◆ **WHAT THE TASK REQUIRES**:
Reproduce each line of the material precisely.

----------

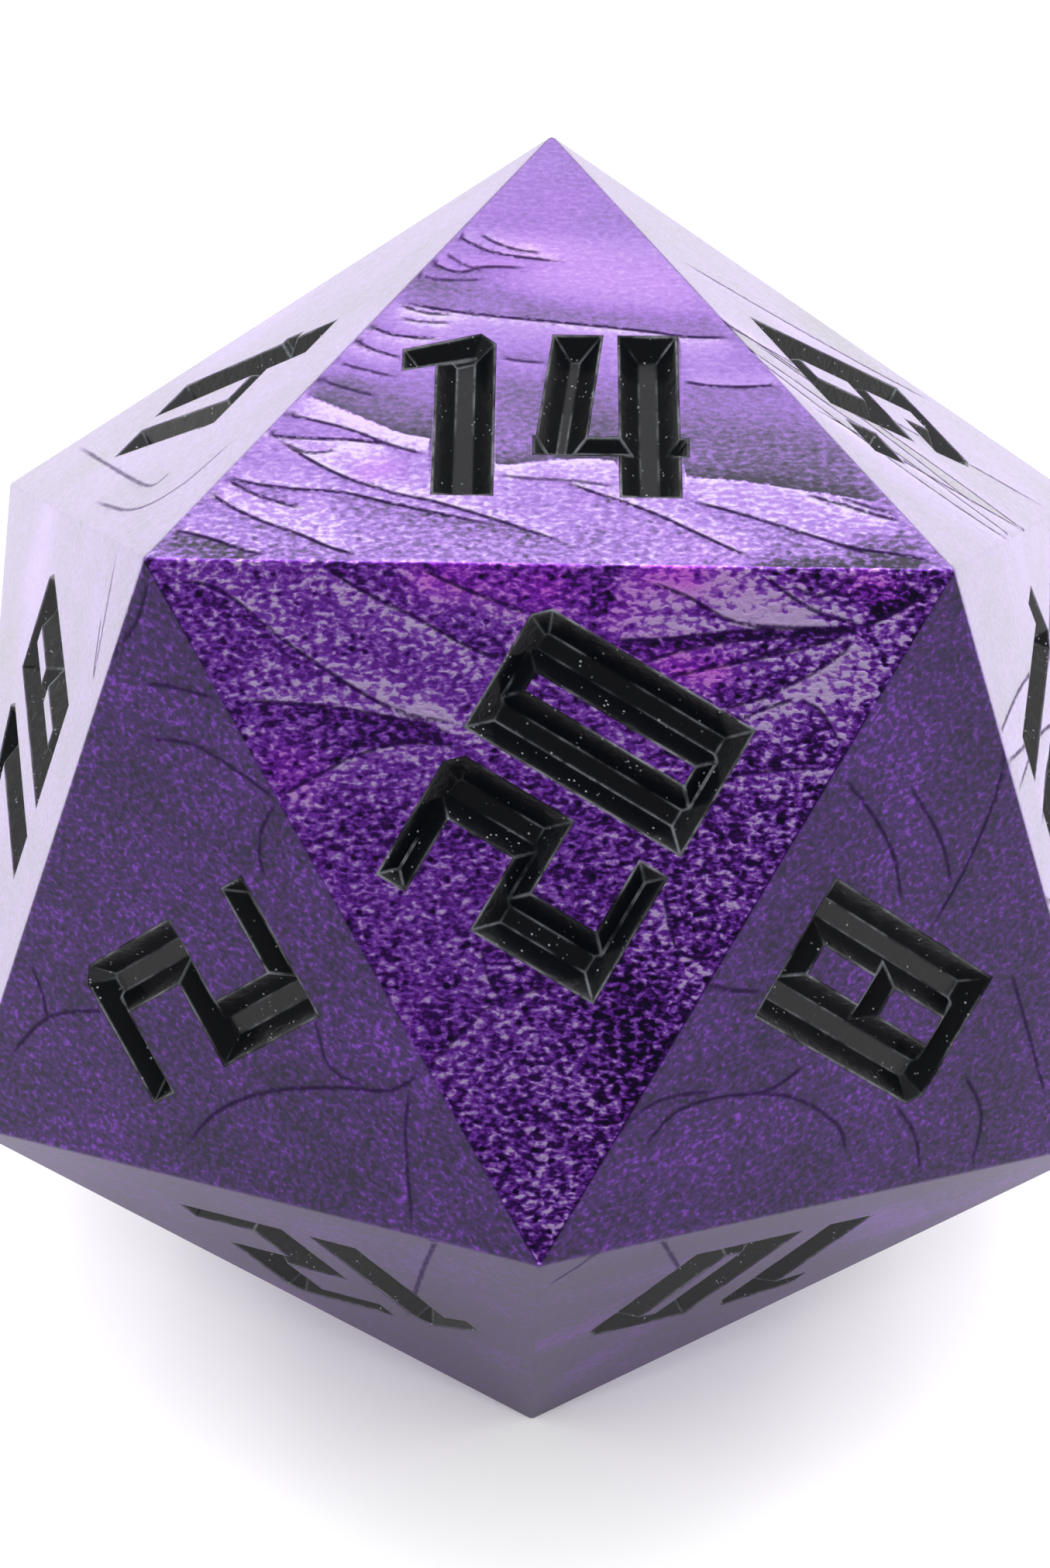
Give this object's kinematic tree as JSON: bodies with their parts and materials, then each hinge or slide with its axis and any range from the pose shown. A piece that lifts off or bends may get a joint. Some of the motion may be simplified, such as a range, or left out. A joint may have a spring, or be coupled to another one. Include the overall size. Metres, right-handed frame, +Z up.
{
  "type": "polyhedral die",
  "caption": "Large sharp-edged icosahedral gaming die in pearly violet, with V-cut numerals lined in black paint.",
  "frame": {"origin": "on the table, under the die's centre, in the middle of the face it lies on", "axes": "+Z up through the centres of the 7 it lies on and the 14 on top; -Y to the front, where the 20 looks forwards and up; +X to the right"},
  "size_m": [0.0588, 0.0676, 0.055],
  "materials": {
    "body": "pearlescent satin, with flow marks",
    "paint": "semi-gloss black paint"
  },
  "bodies": {
    "root": {"die_body": "body", "paint_10_tens": "paint", "paint_10_units": "paint", "paint_11_tens": "paint", "paint_11_units": "paint", "paint_12_tens": "paint", "paint_12_units": "paint", "paint_13_tens": "paint", "paint_13_units": "paint", "paint_14_tens": "paint", "paint_14_units": "paint", "paint_15_tens": "paint", "paint_15_units": "paint", "paint_16_tens": "paint", "paint_16_units": "paint", "paint_17_tens": "paint", "paint_17_units": "paint", "paint_18_tens": "paint", "paint_18_units": "paint", "paint_19_tens": "paint", "paint_19_units": "paint", "paint_1_digit": "paint", "paint_20_tens": "paint", "paint_20_units": "paint", "paint_2_digit": "paint", "paint_3_digit": "paint", "paint_4_digit": "paint", "paint_5_digit": "paint", "paint_6_digit": "paint", "paint_6_dot": "paint", "paint_7_digit": "paint", "paint_8_digit": "paint", "paint_9_digit": "paint", "paint_9_dot": "paint"}
  },
  "joints": []
}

----------

◆ **IN RESPONSE**:
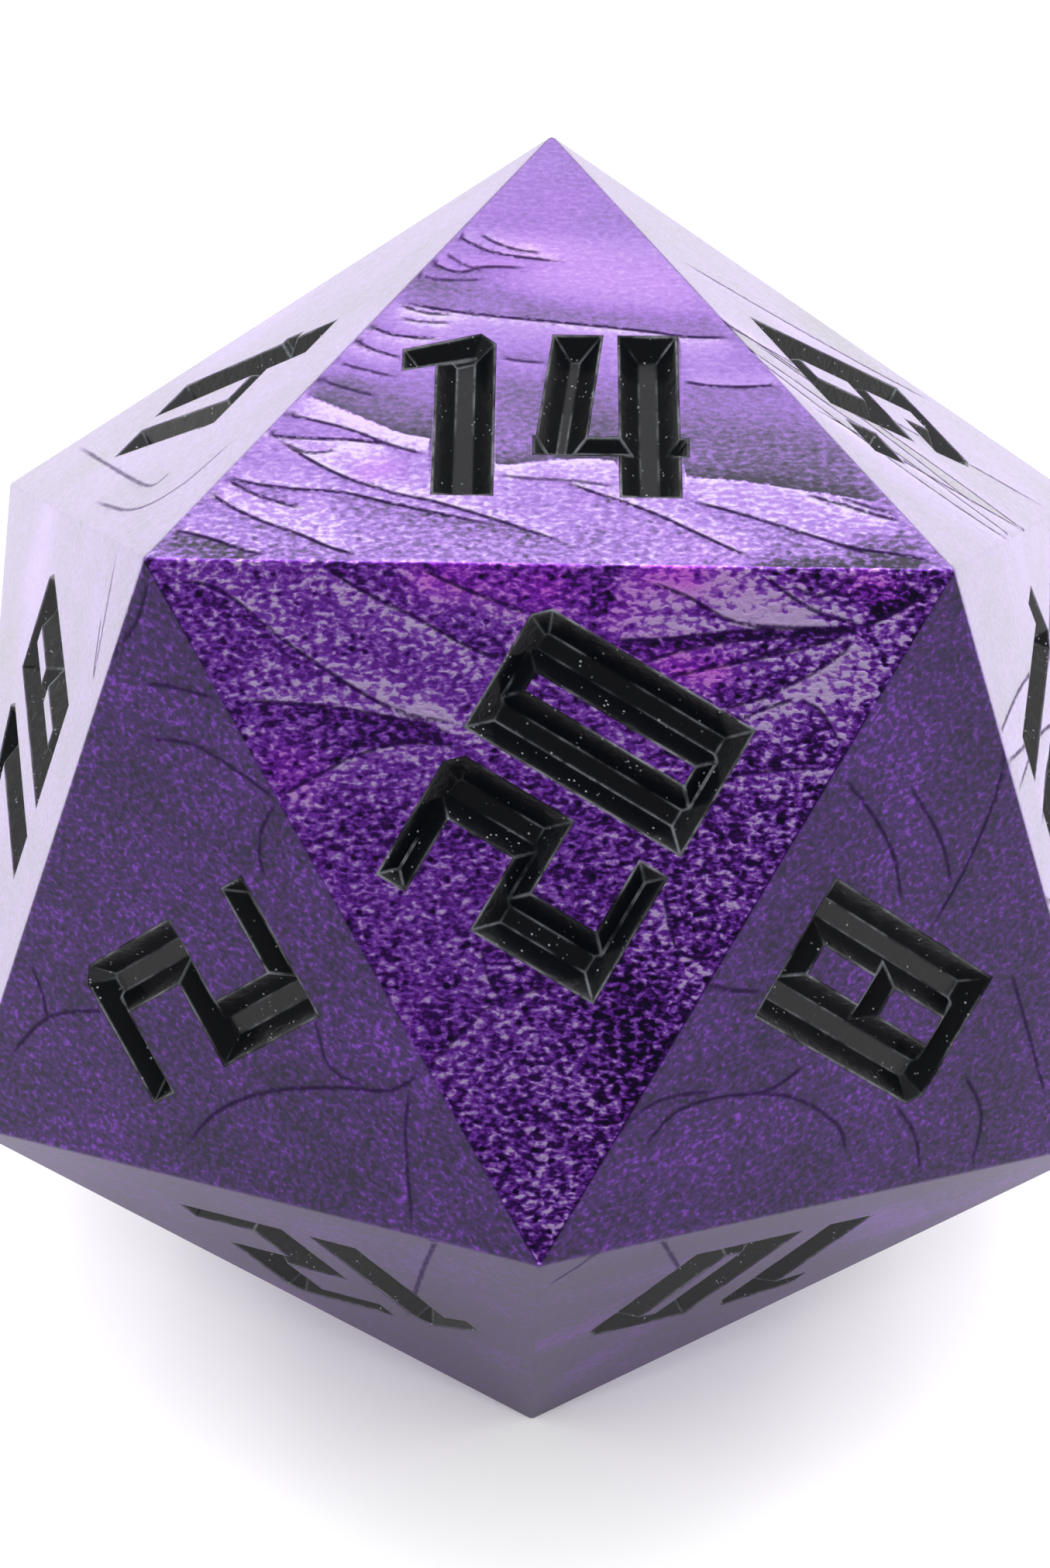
Give this object's kinematic tree as JSON: bodies with their parts and materials, then each hinge or slide with its axis and any range from the pose shown. A piece that lifts off or bends may get a joint. Some of the motion may be simplified, such as a range, or left out. A joint may have a spring, or be coupled to another one. Include the overall size. Metres, right-handed frame, +Z up.
{
  "type": "polyhedral die",
  "caption": "Large sharp-edged icosahedral gaming die in pearly violet, with V-cut numerals lined in black paint.",
  "frame": {"origin": "on the table, under the die's centre, in the middle of the face it lies on", "axes": "+Z up through the centres of the 7 it lies on and the 14 on top; -Y to the front, where the 20 looks forwards and up; +X to the right"},
  "size_m": [0.0588, 0.0676, 0.055],
  "materials": {
    "body": "pearlescent satin, with flow marks",
    "paint": "semi-gloss black paint"
  },
  "bodies": {
    "root": {"die_body": "body", "paint_10_tens": "paint", "paint_10_units": "paint", "paint_11_tens": "paint", "paint_11_units": "paint", "paint_12_tens": "paint", "paint_12_units": "paint", "paint_13_tens": "paint", "paint_13_units": "paint", "paint_14_tens": "paint", "paint_14_units": "paint", "paint_15_tens": "paint", "paint_15_units": "paint", "paint_16_tens": "paint", "paint_16_units": "paint", "paint_17_tens": "paint", "paint_17_units": "paint", "paint_18_tens": "paint", "paint_18_units": "paint", "paint_19_tens": "paint", "paint_19_units": "paint", "paint_1_digit": "paint", "paint_20_tens": "paint", "paint_20_units": "paint", "paint_2_digit": "paint", "paint_3_digit": "paint", "paint_4_digit": "paint", "paint_5_digit": "paint", "paint_6_digit": "paint", "paint_6_dot": "paint", "paint_7_digit": "paint", "paint_8_digit": "paint", "paint_9_digit": "paint", "paint_9_dot": "paint"}
  },
  "joints": []
}